I mean jitter to the S16 pixel clock, if they don't match, then related pixels will shift. Or I don't understand the mixing.

Yes, the right way to do this is to match the clocks. That's what they did with the 12MHz input during the active time.

I have it working in 4359942a. The VDP can synchronize to external signals, as long as you provided them. The HSYNC pin connection is not identified currently in the schematics, but it must exist because omitting it prevents the synchronization from happening (at least in the YM7101 netlist we have).

So the VDP takes the HS and CSYNC pulses from the counter/PAL output. I am currently using the S16B signals as they are, so the image appears a bit shifted to the right and bottom. But, it appears consistently at the same location.

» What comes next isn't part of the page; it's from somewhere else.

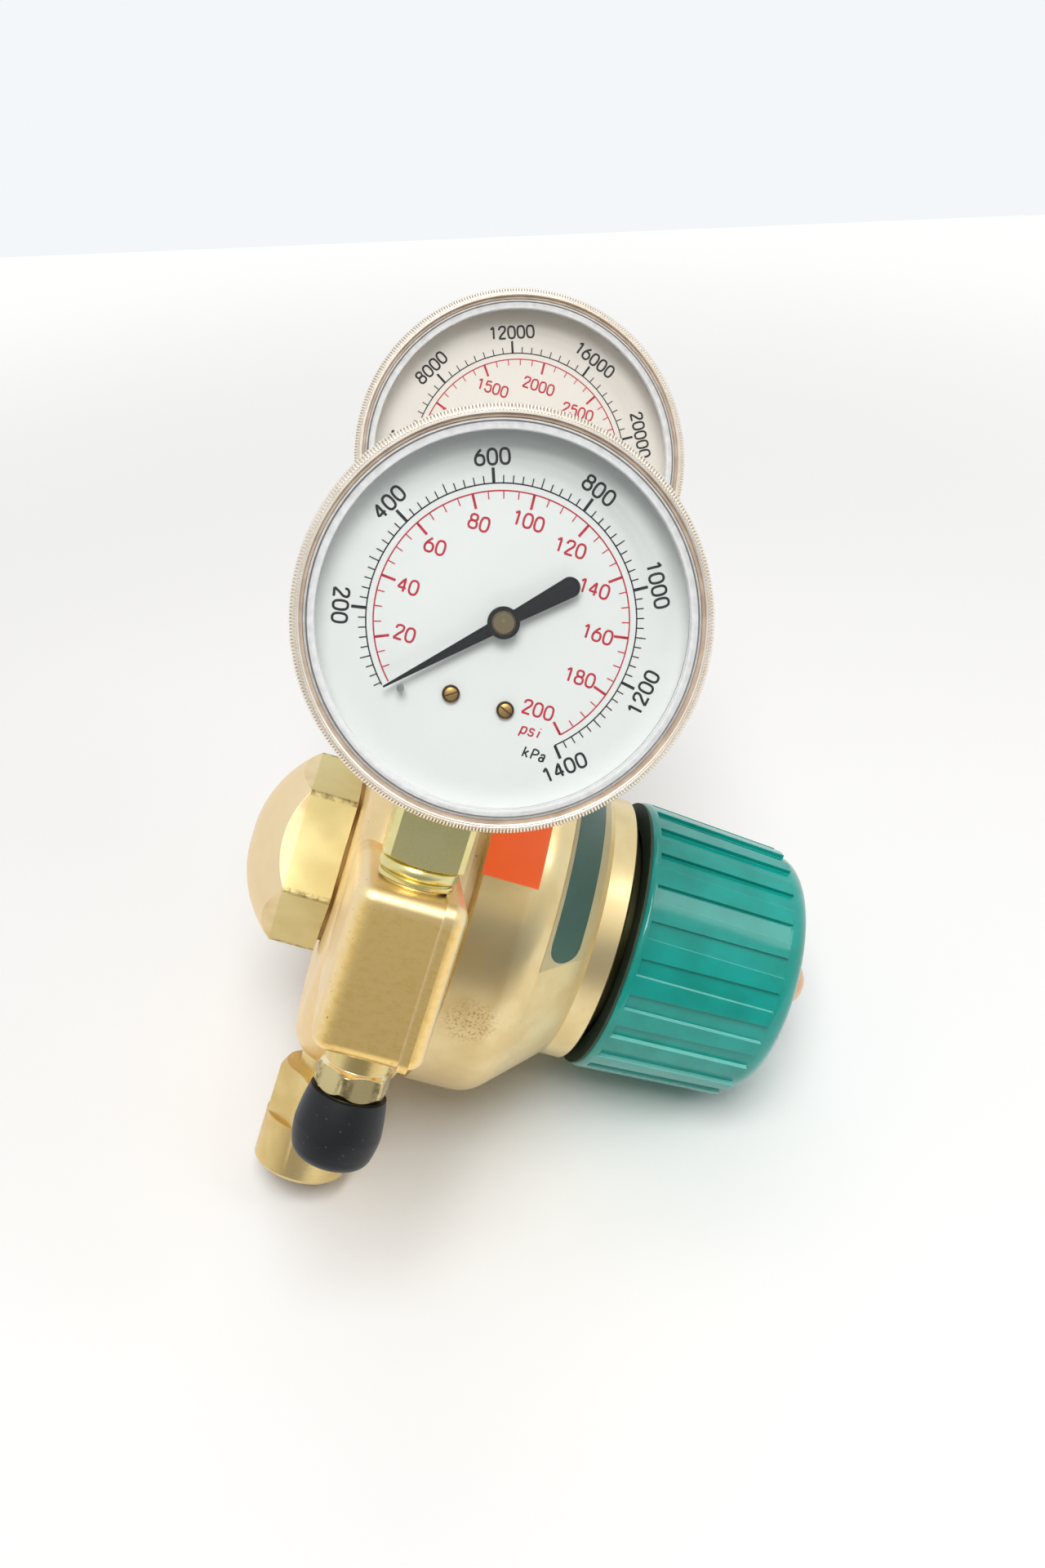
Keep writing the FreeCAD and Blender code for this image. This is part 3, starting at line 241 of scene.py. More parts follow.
def turned_brass(name, slot, place, light, dark, rough, feed=0.16, depth=0.005, smudge=0.35):
    """Lathe-turned brass: feed lines about the frame's Z axis, smudges and fine specks."""
    look = Finish(name, slot, Metallic=1.0)
    at = look.across(place)
    x, y, z = look.parts_of(at)
    out = (x * x + y * y) ** 0.5
    lines = look.noise(look.joined(out, z, 0.0), feed, 1)
    cloud = look.noise(at, 9, 3).step(0.32, 0.7)
    spots = look.noise(at, 0.4, 1).step(0.71, 0.8) * look.noise(at, 6, 1).step(0.5, 0.7)
    colour = look.mix(cloud, light, dark)
    colour = look.mix(lines.step(0.3, 0.7) * 0.18, colour, dark)
    colour = look.mix(spots * 0.7, colour, tone(100, 78, 46))
    look.set("Base Color", colour)
    look.set("Roughness", rough + cloud * smudge * 0.3 + lines * 0.08)
    look.bump(lines, depth)
    return look, at, colour


def milled_brass(name, slot, place, shades, rough, reach, corner, smudge=0.35):
    """Turned brass with a milled hexagon about Z.

    shades are the turned brass, light and dark, the flats, and the colours of the chamfers that face along +Z
    and -Z, painted highlight and painted shade.
    reach is the hexagon's lowest and highest station, and corner its radius at the corners.
    """
    light, dark, flat, above, below = shades
    look, at, colour = turned_brass(name, slot, place, light, dark, rough, 0.28, 0.003, smudge)
    x, y, z = look.parts_of(at)
    facing = look.node("ShaderNodeNewGeometry", {}, {}).out("Normal")
    along = look.node("ShaderNodeVectorMath", {"operation": "DOT_PRODUCT"},
                      {0: facing, 1: place.to_3x3() @ Vector((0, 0, 1))}).out("Value")
    low, high = reach
    on_hex = z.step(low - 0.4, low) * z.step(high + 0.4, high)
    colour = look.mix(along.size().step(0.12, 0.05) * on_hex * 0.85, colour, flat)
    # Chamfers facing along +Z take a painted highlight, those facing along -Z a painted shade
    colour = look.mix(along.step(0.12, 0.3) * 0.85, colour, above)
    colour = look.mix((0 - along).step(0.12, 0.3) * 0.85, colour, below)
    edge = along.size().step(0.03, 0.08) * along.size().step(0.26, 0.16)
    edge = edge + ((x * x + y * y) ** 0.5).step(corner - 0.55, corner - 0.3)
    dirt = edge * on_hex * look.noise(at, 1.6, 4, 0.7).step(0.35, 0.65)
    colour = look.mix(dirt * 0.65, colour, tone(104, 84, 44))
    look.set("Base Color", colour)
    return look


def bonnet_brass():
    """The bonnet's turned brass with the speckled stain low on its side, a browner skirt beside the block
    that is partly tarnish and partly painted shade, and a painted dark end inside the knob's mouth.
    """
    look, at, colour = turned_brass("bonnet_skin", "turned_brass", MAIN_AXIS,
                                    tone(236, 216, 166), tone(226, 202, 148), 0.25, 0.3, 0.003)
    own = look.across(HOME)
    x, y, z = look.parts_of(own)
    low = math.radians(-22)
    middle = Vector((21.5, -43.8 * math.cos(low), 43.8 * math.sin(low)))
    away = look.node("ShaderNodeVectorMath", {"operation": "DISTANCE"}, {0: own, 1: middle})
    away = Wire(look, away.socket.node.outputs["Value"])
    specks = look.noise(own, 0.55, 2, 0.6).step(0.5, 0.62) * away.step(7.5, 2.0)
    bloom = away.step(9.0, 1.0) * look.noise(own, 3, 2).step(0.3, 0.7)
    colour = look.mix(bloom * 0.3, colour, tone(196, 162, 98))
    colour = look.mix(specks * 0.65, colour, tone(136, 104, 52))
    # Browner skirt beside the block: partly tarnish, partly painted shade where the block shades it
    skirt = x.step(27, 24) * z.size().step(30, 14)
    colour = look.mix(skirt * 0.35, colour, tone(168, 134, 72))
    # Painted shade: the bonnet's end past station 48.6, inside the knob's mouth, is darkened
    look.set("Base Color", look.mix(x.step(48.6, 48.95), colour, tone(84, 82, 54)))
    return look


def plastic(name, slot, colour, dark, rough, coat, grain, depth, dust=0.0, shine=0.5, flank_highlight=None):
    """Moulded plastic or vinyl: faint mottling, moulding grain and a little dust.

    The last colour is a painted highlight on the groove walls that face one way about the main axis; the
    walls that face the other way get painted shade in the dark colour.
    """
    look = Finish(name, slot, Coat_Weight=coat, Coat_Roughness=0.1, Specular_IOR_Level=shine)
    at = look.across(HOME)
    cloud = look.noise(at, 8, 3)
    fine = look.noise(at, grain, 2)
    scuff = look.noise(look.joined(*[p * k for p, k in zip(look.parts_of(at), (0.25, 1.6, 1.1))]),
                       0.9, 2).step(0.66, 0.74)
    shade = look.mix(cloud.step(0.3, 0.75), colour, dark)
    specks = look.noise(at, 0.35, 1).step(0.74, 0.8)
    shade = look.mix(specks * dust, shade, tone(190, 200, 200))
    if flank_highlight:
        _, y, z = look.parts_of(at)
        facing = look.node("ShaderNodeNewGeometry", {}, {}).out("Normal")
        across, up = [look.node("ShaderNodeVectorMath", {"operation": "DOT_PRODUCT"},
                                {0: facing, 1: HOME.to_3x3() @ Vector(axis)}).out("Value")
                      for axis in ((0, 1, 0), (0, 0, 1))]
        aside = (across * z - up * y) / (y * y + z * z) ** 0.5
        # Painted highlight on groove walls facing one way, painted shade on those facing the other
        shade = look.mix(aside.step(0.2, 0.6) * 0.75, shade, flank_highlight)
        shade = look.mix((0 - aside).step(0.25, 0.6) * 0.6, shade, dark)
    look.set("Base Color", shade)
    look.set("Roughness", rough + cloud * 0.08 + scuff * 0.1)
    look.bump(fine + scuff * 0.3, depth)
    return look


def plain_metal(name, slot, light, dark, rough, metal=1.0):
    """Small hidden or half-hidden metal parts: soft colour clouds and brushed roughness."""
    look = Finish(name, slot, Metallic=metal)
    at = look.across(HOME)
    cloud = look.noise(at, 3, 3)
    look.set("Base Color", look.mix(cloud.step(0.3, 0.7), light, dark))
    look.set("Roughness", rough + look.noise(at, 0.4, 2) * 0.12)
    look.bump(look.noise(at, 0.3, 1), 0.004)
    return look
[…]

That YM7101 netlist has proven to be convenient after all. I guess normal MegaDrive VDP implementations do not care to implement external sync pulses.

image

gyurco commented 6 months ago

Interesting if they're used as inputs. Probably that's why the red enemy blob sprites are not visible, as the line is cut during the sprite rendering slots?

jotego commented 6 months ago

Interesting if they're used as inputs. Probably that's why the red enemy blob sprites are not visible, as the line is cut during the sprite rendering slots?

That's actually because the priority is done a crude way right now. If you manage to cast your shadow on the blob sprite you can see it.